Dienstjubiläum, Rückstellung: Die Bildung einer Rückstellung für Jubiläumsleistungen setzt auch unter der Geltung des § 5 Abs. 4 EStG nicht voraus, dass sich der Dienstberechtigte rechtsverbindlich, unwiderruflich und vorbehaltlos zu der Leistung verpflichtet hat. (zur Anwendung vgl. BMF-Schreiben vom 8.12.2008, IV C 6 - S 2137/07/10002, BStBl 2008 I S. 1013 = SIS 08 43 44) - Urt.; BFH 18.1.2007, IV R 42/04; SIS 07 07 65
I. Die Klägerin und
Revisionsklägerin (Klägerin) - eine AG - war alleinige
Kommanditistin der Kommanditgesellschaft (KG) X. Im Streitjahr
(1994) war sie mit einem Anteil von 100 % am Kapital der KG
beteiligt.

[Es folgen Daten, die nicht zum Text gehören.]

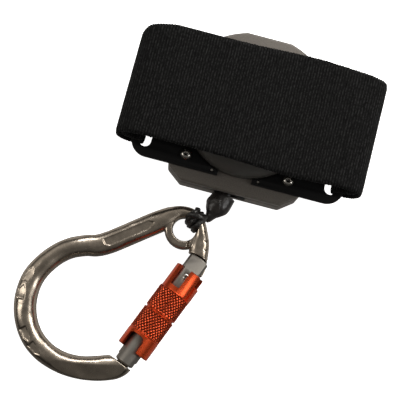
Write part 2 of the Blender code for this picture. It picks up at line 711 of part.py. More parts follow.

Die Komplementäre der KG waren nicht am Kapital und
auch nicht am Gewinn der KG beteiligt. Im Jahre 1997 schieden die
Komplementäre aus der KG aus. Das Gesellschaftsvermögen
der KG ging durch Anwachsung auf die Klägerin als
Gesamtrechtsnachfolgerin der vollbeendeten KG über.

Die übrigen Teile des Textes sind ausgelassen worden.